Reproduce all lines of the listing below in which the word "only" occurs.

— Start —

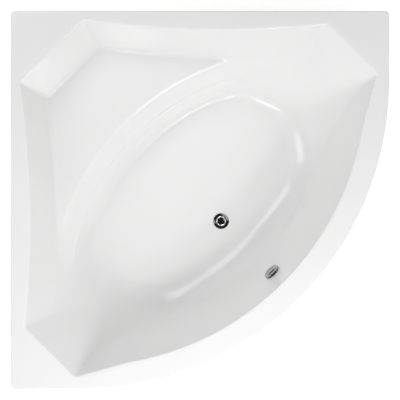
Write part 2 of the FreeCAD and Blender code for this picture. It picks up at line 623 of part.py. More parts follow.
def trap_outlet_nut():
    outside = TRAP_SOCKET + 2 * NUT_WALL
    nut = ribbed_nut(outside, TRAP_SOCKET, TRAP_SOCKET_END - NUT_HEIGHT, TRAP_SOCKET_END)
    lip = ring(outside, TRAP_PIPE, TRAP_SOCKET_END, TRAP_SOCKET_END + BODY_WALL)
    return lying(solid_from(nut.fuse(lip)), TRAP_OUTLET_HEIGHT)


def drain_pipe():
    """Pipe stub with a turned-down end, which the nut holds in the trap's socket."""
    shoulder = TRAP_SOCKET_END + BODY_WALL + SPIGOT_SHOW
    pipe = cylinder(TRAP_PIPE, shoulder, TRAP_OUTLET_LENGTH)
    pipe = pipe.fuse(cylinder(TRAP_PIPE - 2 * SPIGOT_RELIEF, TRAP_POT / 2, shoulder))
    pipe = pipe.cut(cylinder(TRAP_PIPE - 2 * PIPE_WALL, 0, TRAP_OUTLET_LENGTH + 1))
    return lying(pipe, TRAP_OUTLET_HEIGHT)


# --- overflow, drawn from the wet face of the wall: Z faces into the tub and Y runs down the wall --

def at_overflow(shape):
    return laid(shape, OVERFLOW_POINT, OVERFLOW_FACING)


def overflow_rose():
    """Ring on the wet face, screwed through the wall into the chamber behind it."""
    rose = cylinder(OVERFLOW_ROSE, ROSE_SEAT, ROSE_FACE)
    edge = [e for e in rose.Edges if e.BoundBox.ZMin > ROSE_FACE - 0.01]
    rose = rose.makeFillet(ROSE_HEIGHT * 0.6, edge)
    rose = rose.fuse(cylinder(OVERFLOW_TUBE, -SHEET - SEAL_THICK - BODY_WALL, ROSE_SEAT))
    rose = rose.cut(cylinder(OVERFLOW_TUBE - 2 * BODY_WALL, -ELBOW_DEPTH, ROSE_FACE + 1))
    guide = SPINDLE_DIAMETER + 2 * GUIDE_CLEARANCE
    cross = spokes(OVERFLOW_TUBE / 2 - 0.5, 2 * SPINDLE_DIAMETER, guide, 0.0)
    return solid_from(rose.fuse(cross))


def overflow_knob():
    """Round cap that is turned by hand, with a slot right through its upper half."""
    face = KNOB_BACK + KNOB_HEIGHT
    cap = cylinder(OVERFLOW_KNOB, KNOB_BACK, face)
    edges = [e for e in cap.Edges if e.BoundBox.ZMin > face - 0.01]
    cap = cap.makeFillet(KNOB_HEIGHT * 0.4, edges)
    slot = Part.makeBox(SLOT_LENGTH, SLOT_WIDTH, 3 * KNOB_HEIGHT,
                        vec(-SLOT_LENGTH / 2, -SLOT_PLACE - SLOT_WIDTH / 2, KNOB_BACK - KNOB_HEIGHT))
    return cap.cut(slot)


def overflow_spindle():
    """Shaft of the knob, with the crank that pushes the cable."""
    shaft = cylinder(SPINDLE_DIAMETER, -ELBOW_DEPTH + BODY_WALL, KNOB_BACK)
    crank = cylinder(OVERFLOW_TUBE * 0.6, -ELBOW_DEPTH + 2 * BODY_WALL, -ELBOW_DEPTH + 4 * BODY_WALL)
    return shaft.fuse(crank)


def overflow_seal():
    return ring(OVERFLOW_ROSE - 2 * SEAL_INSET, OVERFLOW_HOLE, -SHEET - SEAL_THICK, -SHEET)


def overflow_elbow():
    """Chamber behind the wall, with an outlet straight down to the overflow pipe."""
    face = -SHEET - SEAL_THICK
    chamber = cylinder(OVERFLOW_ROSE - 2 * SEAL_INSET, face - BODY_WALL, face)
    chamber = chamber.fuse(cylinder(OVERFLOW_HOLE + 2 * BODY_WALL, face - ELBOW_DEPTH, face))
    chamber = at_overflow(chamber)
    low = PIPE_TOP - SOCKET_LENGTH / 2
    stub = cylinder(PIPE_SIZE + 2 * BODY_WALL, low, PIPE_TOP + SOCKET_LENGTH, vec(0, PIPE_BACK))
    gland = cylinder(CABLE_DIAMETER + 2 * BODY_WALL, -GLAND_LENGTH, SOCKET_LENGTH, CABLE_START)
    body = chamber.fuse([stub, gland])
    hollow = cylinder(OVERFLOW_HOLE, face - ELBOW_DEPTH + BODY_WALL, face + 1)
    hollow = hollow.cut(cylinder(OVERFLOW_HOLE + 1, face - BODY_WALL, face + 2))
    mouth = cylinder(OVERFLOW_TUBE, face - BODY_WALL - 1, face + 1)
    body = body.cut([at_overflow(hollow), at_overflow(mouth)])
    socket = cylinder(PIPE_SIZE, 0, PIPE_TOP, vec(0, PIPE_BACK))
    way = cylinder(PIPE_SIZE - 2 * PIPE_WALL, 0, PIPE_TOP + SOCKET_LENGTH, vec(0, PIPE_BACK))
    cable_bore = cylinder(CABLE_DIAMETER + 2 * GUIDE_CLEARANCE, -2 * GLAND_LENGTH, 0, CABLE_START)
    return solid_from(body.cut([socket, way, cable_bore]))


def overflow_pipe():
    """Hose straight down from the overflow, round one bend, and level into the waste body."""
    start = vec(0, PIPE_BACK, PIPE_TOP)
    corner = vec(0, PIPE_BACK, PIPE_Z)
    end = vec(0, WASTE_BACK - THROAT_OUTSIDE / 2, PIPE_Z)
    diagonal = PIPE_BEND * (1 - math.sqrt(0.5))
    bend_top = corner + vec(0, 0, PIPE_BEND)
    bend_end = corner + vec(0, PIPE_BEND, 0)
    path = Part.Wire([Part.makeLine(start, bend_top),
                      Part.Arc(bend_top, corner + vec(0, diagonal, diagonal), bend_end).toShape(),
                      Part.makeLine(bend_end, end)])
    outside = tube_along(path, PIPE_SIZE / 2)
    return outside.cut(tube_along(path, PIPE_SIZE / 2 - PIPE_WALL))


def tube_along(path, radius):
    first = path.OrderedEdges[0]
    start = first.valueAt(first.FirstParameter)
    direction = first.tangentAt(first.FirstParameter)
    section = Part.Wire(Part.makeCircle(radius, start, direction))
    return path.makePipeShell([section], True, False)


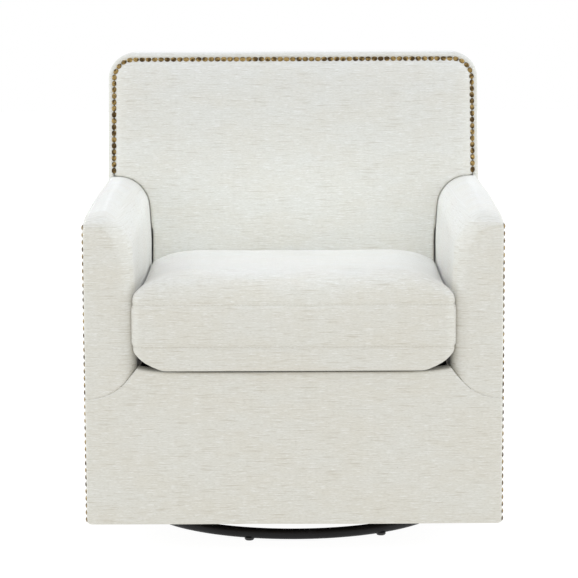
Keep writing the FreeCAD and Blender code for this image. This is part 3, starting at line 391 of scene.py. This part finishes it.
def aged_brass():
    """Antique brass nail heads, each a little lighter or darker than the next."""
    recipe = Recipe("nail_brass", (0.32, 0.22, 0.09), 0.34, 1.0)
    lot = recipe.noise(recipe.place, (95, 95, 95), 1, 0.5)
    stain = recipe.noise(recipe.place, (420, 420, 420), 3, 0.65)
    bronze, gold, tarnish = (0.075, 0.047, 0.02), (0.34, 0.23, 0.085), (0.08, 0.05, 0.025)
    metal = recipe.mixed(recipe.between(lot, 0.38, 0.62), bronze, gold)
    recipe.colour(recipe.mixed(recipe.between(stain, 0.5, 0.75, 0.0, 0.7), metal, tarnish))
    recipe.roughness(recipe.between(stain, 0.3, 0.7, 0.26, 0.48))
    recipe.bump(stain, 0.0002, 0.4)
    return recipe.material


def hardwood():
    """Bare hardwood with grain along the longest way of most rails."""
    recipe = Recipe("frame_wood", (0.55, 0.38, 0.22), 0.6)
    grain = recipe.noise(recipe.place, (14, 160, 160), 5, 0.65)
    pores = recipe.noise(recipe.place, (60, 700, 700), 2, 0.5)
    wood = recipe.mixed(recipe.between(grain, 0.3, 0.7), (0.60, 0.43, 0.26), (0.42, 0.27, 0.14))
    recipe.colour(recipe.mixed(recipe.between(pores, 0.55, 0.75, 0.0, 0.5), wood, (0.25, 0.15, 0.08)))
    recipe.bump(grain, 0.0005, 0.4)
    return recipe.material


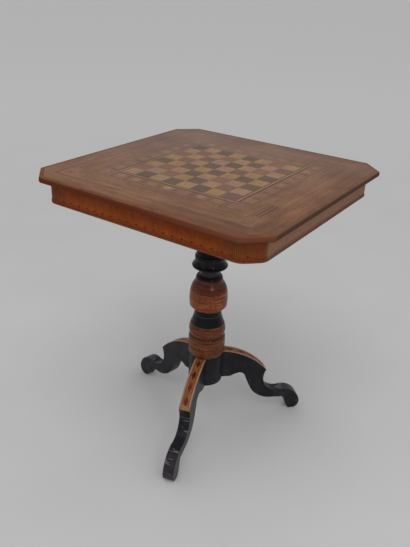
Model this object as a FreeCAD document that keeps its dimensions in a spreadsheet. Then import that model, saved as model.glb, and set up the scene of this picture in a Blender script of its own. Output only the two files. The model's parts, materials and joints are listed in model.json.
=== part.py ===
"""Pedestal game table: a tilting chessboard top on a turned column with three scrolled legs.

Frame: origin on the floor under the column, +Z up, the front of the top towards -Y.
"""
import FreeCAD, Part
import math
import os

import Sketcher
from FreeCAD import Placement, Rotation, Vector

# Driving sizes in millimetres
SIZES = [
    # the whole table
    ("total_height", 700.0),
    ("corner_cut", 48.0),
    # ground board and its lipping
    ("board_thickness", 14.0),
    ("veneer_thickness", 1.0),
    ("moulding_width", 10.0),
    ("nose_top_radius", 4.5),
    ("nose_bottom_radius", 7.0),
    # chessboard and its borders from the middle out, each the width of a strip
    ("square_size", 36.5),
    ("dark_line", 2.0),
    ("light_line", 6.5),
    ("mosaic_width", 29.0),
    ("field_width", 25.0),
    ("band_width", 27.0),
    ("edge_line_width", 2.0),
    ("side_margin", 56.5),
    ("front_margin", 52.5),
    ("lozenge_length", 24.0),
    ("lozenge_width", 17.0),
    # frieze under the top
    ("frieze_inset", 23.0),
    ("frieze_bend", 28.0),
    ("frieze_height", 48.0),
    ("rail_thickness", 12.0),
    ("bead_height", 4.0),
    ("bead_proud", 1.2),
    ("bead_radius", 1.4),
    ("glue_block_side", 18.0),
    ("glue_block_length", 64.0),
    # bearers, block and pins of the tilting joint
    ("block_width", 180.0),
    ("block_reach", 95.0),
    ("block_thickness", 24.0),
    ("block_chamfer", 4.0),
    ("pivot_offset", 85.0),
    ("pivot_drop", 12.0),
    ("pivot_gap", 0.3),
    ("pivot_land", 6.0),
    ("pin_radius", 5.0),
    ("pin_in_block", 30.0),
    ("pin_end_gap", 1.0),
    ("pin_clearance", 0.08),
    ("bearer_end_gap", 29.0),
    ("bearer_thickness", 30.0),
    ("bearer_height", 24.0),
    ("bearer_taper", 40.0),
    ("bearer_gap", 0.5),
    # screws
    ("screw_radius", 2.2),
    ("screw_head_radius", 4.6),
    ("screw_bite", 9.0),
    ("screw_gap", 0.1),
    ("screw_slot_width", 0.9),
    ("screw_slot_depth", 1.1),
    # turn button and the batten that carries it
    ("batten_width", 36.0),
    ("batten_end_gap", 15.0),
    ("batten_gap", 2.0),
    ("button_gap", 0.4),
    ("button_play", 0.3),
    ("button_thickness", 8.0),
    ("button_width", 20.0),
    ("button_long_arm", 36.0),
    ("button_short_arm", 16.0),
    ("button_edge", 1.5),
    ("button_screw_radius", 3.0),
    ("button_screw_head", 6.5),
    ("button_screw_dome", 3.2),
    ("button_screw_bite", 15.0),
    # turned column, from the hub up
    ("hub_radius", 44.5),
    ("pendant_height", 8.0),
    ("lower_drum_radius", 47.6),
    ("waist_radius", 42.6),
    ("upper_drum_radius", 48.1),
    ("capital_radius", 44.0),
    ("shaft_radius", 36.0),
    ("tenon_radius", 12.0),
    ("tenon_length", 24.0),
    ("head_tenon_radius", 16.0),
    ("head_tenon_short", 0.5),
    ("joint_gap", 0.1),
    ("tenon_end_gap", 1.0),
    ("wedge_depth", 16.0),
    ("wedge_top", 3.4),
    ("wedge_bottom", 1.4),
    ("wedge_margin", 2.5),
    # legs
    ("leg_thickness", 27.5),
    ("leg_reach", 272.0),
    ("leg_top_gap", 0.4),
    ("leg_seat_depth", 3.5),
    ("crest_flat", 11.0),
    ("dovetail_depth", 13.0),
    ("dovetail_neck", 12.0),
    ("dovetail_root", 18.0),
    ("dovetail_drop", 11.0),
]

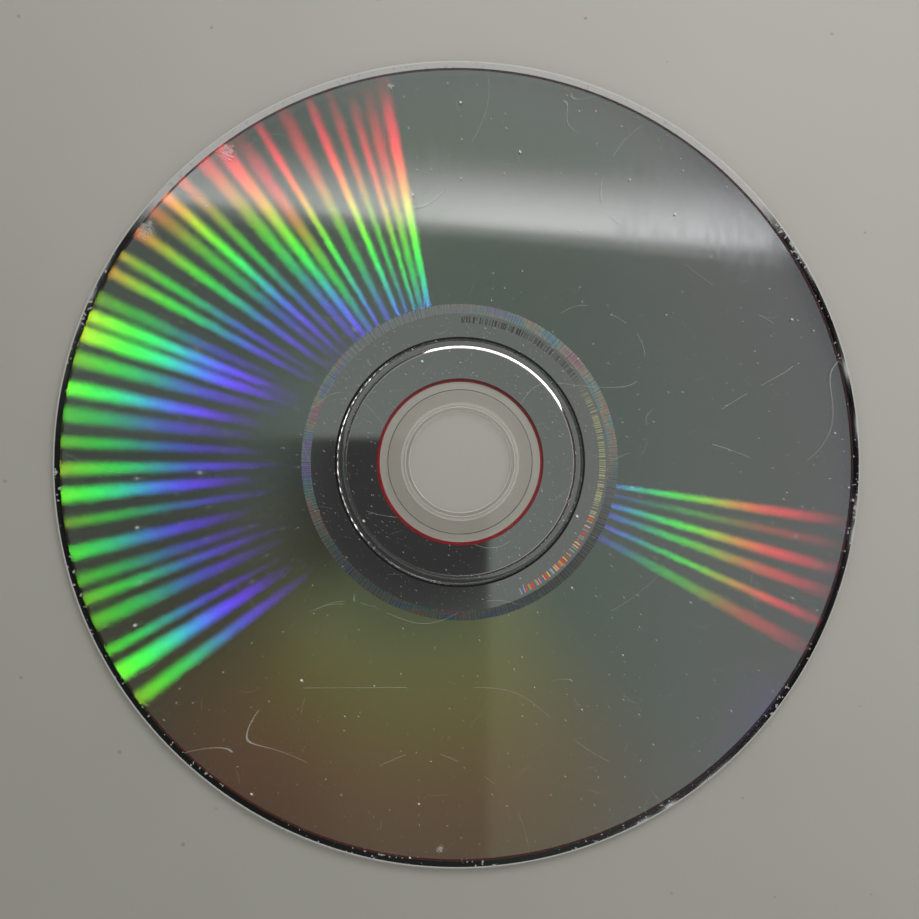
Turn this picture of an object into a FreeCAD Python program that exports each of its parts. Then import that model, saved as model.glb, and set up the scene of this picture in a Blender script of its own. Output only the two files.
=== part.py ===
import FreeCAD
import Part

import os

import Sketcher

# Bonded optical disc, 120 mm: two clear moulded plates that hold a mirror film and cured resin between them,
# printed and varnished on the label side. It lies label side down: z = 0 is the varnish that it rests on,
# and +Z is the disc axis, out of the read side. Lengths are in millimetres.

PARTS_FOLDER = "parts"

# Driving dimensions: alias, value, meaning.
DRIVING = (
    ("disc_radius", 60.0, "outside of both plates"),
    ("hole_radius", 7.5, "centre hole"),
    ("plate_thickness", 0.58, "each plate"),
    ("bond_gap", 0.05, "between the plates"),
    ("mirror_thickness", 0.01, "stands for a film of about 50 nm"),
    ("flood_thickness", 0.012, "ink laid first on the label side"),
    ("overprint_thickness", 0.008, "ink laid second"),
    ("varnish_cover", 0.012, "varnish over the second ink"),
    ("edge_round", 0.12, "outer edge of each plate"),
    ("hole_chamfer", 0.1, "edge of the centre hole in each plate"),
    ("resin_margin", 0.04, "rim left bare inside the edge rounding"),
    ("resin_inner", 10.7, "inner edge of the resin"),
    ("mirror_margin", 0.78, "clear resin left outside the mirror"),
    ("mirror_inner", 12.42, "inner edge of the mirror"),
    ("flood_margin", 0.55, "plate left bare outside the first ink"),
    ("flood_inner", 11.95, "inner edge of the first ink"),
    ("varnish_overlap", 0.15, "varnish past both edges of the first ink"),
    ("land_width", 0.6, "sunk land round the hole, read side"),
    ("land_depth", 0.05, "sunk land round the hole, read side"),
    ("insert_line_gap", 1.3, "from the hole to the line left by the mould's insert, label side"),
    ("insert_line_width", 0.16, "line left by the mould's insert, label side"),
    ("insert_line_depth", 0.05, "line left by the mould's insert, label side"),
    ("ridge_inner", 16.95, "stacking ring, inside of its foot"),
    ("ridge_width", 1.35, "stacking ring, across its foot"),
    ("ridge_slope", 0.26, "stacking ring, run of each flank"),
    ("ridge_height", 0.2, "stacking ring, above the read face"),
    ("ridge_round", 0.07, "stacking ring, edges of its crest"),
    ("rim_band", 0.94, "read face that falls away at the rim"),
    ("rim_drop", 0.02, "how far it falls"),
    ("inner_ring_radius", 21.5, "pale ring nearest the hub, its inner edge"),
    ("inner_ring_width", 0.8, "pale ring nearest the hub"),
    ("broad_ring_gap", 1.7, "red between it and the broad pale ring"),
    ("broad_ring_width", 5.0, "broad pale ring"),
    ("outer_ring_inset", 3.0, "red outside the outer pale ring"),
    ("outer_ring_width", 0.8, "outer pale ring"),
)

# Heights and radii that follow from them: alias, formula.
DERIVED = (
    ("flood_bottom", "=varnish_cover + overprint_thickness"),
    ("label_face", "=flood_bottom + flood_thickness"),
    ("bond_bottom", "=label_face + plate_thickness"),
    ("bond_top", "=bond_bottom + bond_gap"),
    ("mirror_bottom", "=bond_top - mirror_thickness"),
    ("read_face", "=bond_top + plate_thickness"),
    ("rim_face", "=read_face - rim_drop"),
    ("land_face", "=read_face - land_depth"),
    ("land_radius", "=hole_radius + land_width"),
    ("insert_line_radius", "=hole_radius + insert_line_gap"),
    ("ridge_top", "=read_face + ridge_height"),
    ("ridge_outer", "=ridge_inner + ridge_width"),
    ("crest_inner", "=ridge_inner + ridge_slope"),
    ("crest_outer", "=ridge_outer - ridge_slope"),
    ("resin_outer", "=disc_radius - edge_round - resin_margin"),
    ("mirror_outer", "=resin_outer - mirror_margin"),
    ("flood_outer", "=disc_radius - flood_margin"),
    ("varnish_inner", "=flood_inner - varnish_overlap"),
    ("varnish_outer", "=flood_outer + varnish_overlap"),
    ("inner_ring_outer", "=inner_ring_radius + inner_ring_width"),
    ("broad_ring_radius", "=inner_ring_outer + broad_ring_gap"),
    ("broad_ring_outer", "=broad_ring_radius + broad_ring_width"),
    ("outer_ring_outer", "=flood_outer - outer_ring_inset"),
    ("outer_ring_radius", "=outer_ring_outer - outer_ring_width"),
)

# The pale rings printed over the first ink: name, inner and outer radius.
PALE_RINGS = (
    ("inner_ring", "dims.inner_ring_radius", "dims.inner_ring_outer"),
    ("broad_ring", "dims.broad_ring_radius", "dims.broad_ring_outer"),
    ("outer_ring", "dims.outer_ring_radius", "dims.outer_ring_outer"),
)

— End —

Task solution –
Model this object as a FreeCAD document that keeps its dimensions in a spreadsheet. Then import that model, saved as model.glb, and set up the scene of this picture in a Blender script of its own. Output only the two files. The model's parts, materials and joints are listed in model.json.
Turn this picture of an object into a FreeCAD Python program that exports each of its parts. Then import that model, saved as model.glb, and set up the scene of this picture in a Blender script of its own. Output only the two files.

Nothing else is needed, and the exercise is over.